Lain lagi dengan tanggapan Menteri Agama Lukman Hakim Saifuddin. Dia menilai penerapan Pasal 156a UU 1/PNPS/1965 dalam kasus Ibu Meliana tak bisa berdiri sendiri. Karena harus dikaitkan dengan konteks Pasal 1 UU tersebut. Hal tersebut diungkapkannya lewat akun Twittermya, @lukmansaifuddin.

Lukman berharap para aparat penegak hukum mampu memahami esensi UU tersebut. Agar tak menjadi preseden buruk bagi kehidupan keagamaan di tengah kemajemukan bangsa.


5. Ketua Fraksi Gerindra Sodik Mujahid

Kerusuhan bernuansa SARA terjadi di Tanjungbalai, dua tahun lalu, tetapi terdakwa penistaan agama baru ditahan pada 30 Mei 2018. (Liputan6.com/Reza Efendi)

Menurutnya vonis 1 tahun 6 bulan yang menjerat ibu rumah tangga di Tanjung Balai, Medan, bukan putusan tepat. Sebab, meminta volume pengeras suara masjid dikecilkan tidak termasuk kategori penistaan agama.

Sodik menjelaskan, yang dilakukan Meiliana itu hanyalah mengeluhkan volume suara azan. Bukannya memprotes isi dalam dalam azan tersebut.

"Ini sama saja dengan protes kepada volume suara musik pada waktu yang tidak tepat. Yang diproteskan suaranya bukan melecehkan isi dan aliran musiknya," kata Sodik, Kamis (23/8/2018).

"Kaum muslim hormati jika ada tetangganya yang bukan muslim. Dan warga nonmuslim juga hargai jika hidup dalam budaya lingkungan muslim tempat tinggal dia," tambahnya.


6. PSI

Pensiunan dari TNI AU, Robert Soter Marut mendaftar jadi caleg dari PSI. (Istimewa)

Meiliana juga mendapat simpatik dari Partai Solidaritas Indonesia (PSI).

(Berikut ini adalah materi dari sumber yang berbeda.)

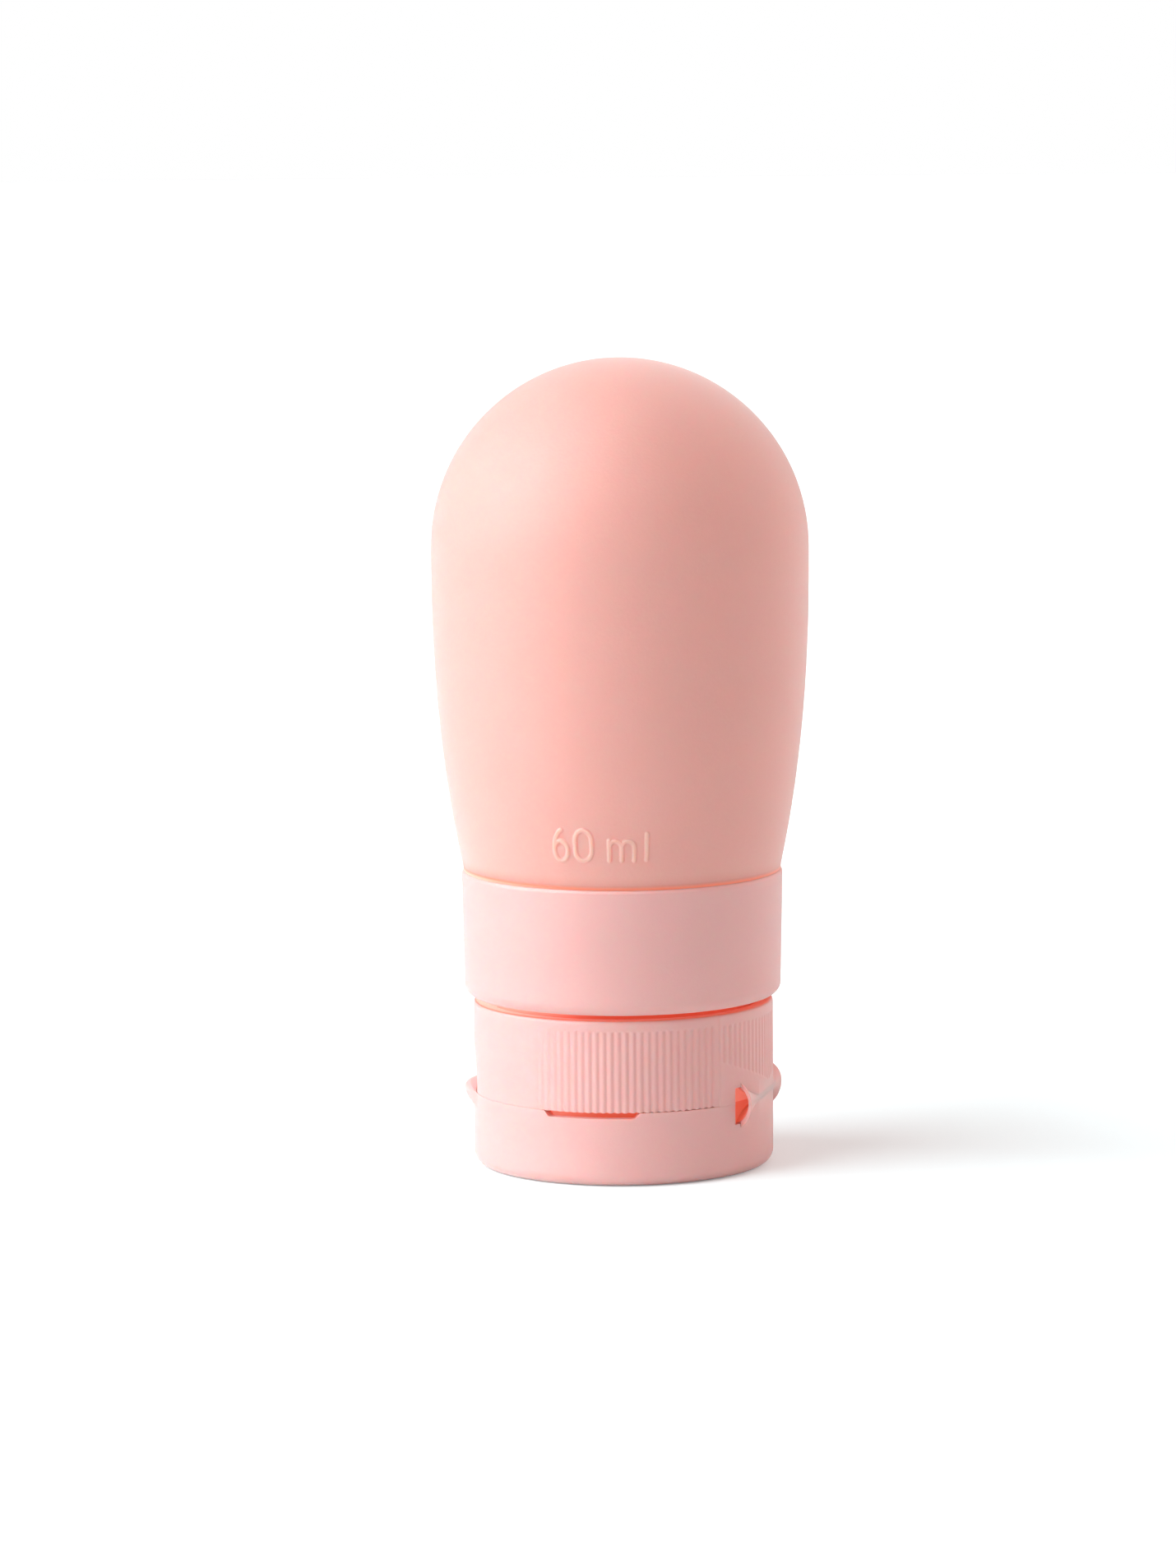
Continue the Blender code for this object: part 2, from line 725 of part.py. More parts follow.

Lewat juru bicara PSI, Guntur Romli mengatakan, pihaknya setuju jika hukuman harus dijatuhkan pada mereka yang dengan sengaja menghina agama tertentu. Apalagi sampai menimbulkan permusuhan antarumat beragama.

Namun, dalam kasus Meiliana, Guntur berpandangan, wanita dari etnis Tionghoa itu tidak memiliki motif atau bukti adanya tindak penodaan agama.

"Ibu Meiliana hanya membandingkan suara pengeras suara dari masjid yang menurutnya lebih keras dari sebelumnya. Itu tentu saja bukan penghinaan atau penodaan. Mengeluhkan suara pengeras suara tidak berarti mengeluhkan suara azan," ucap Guntur.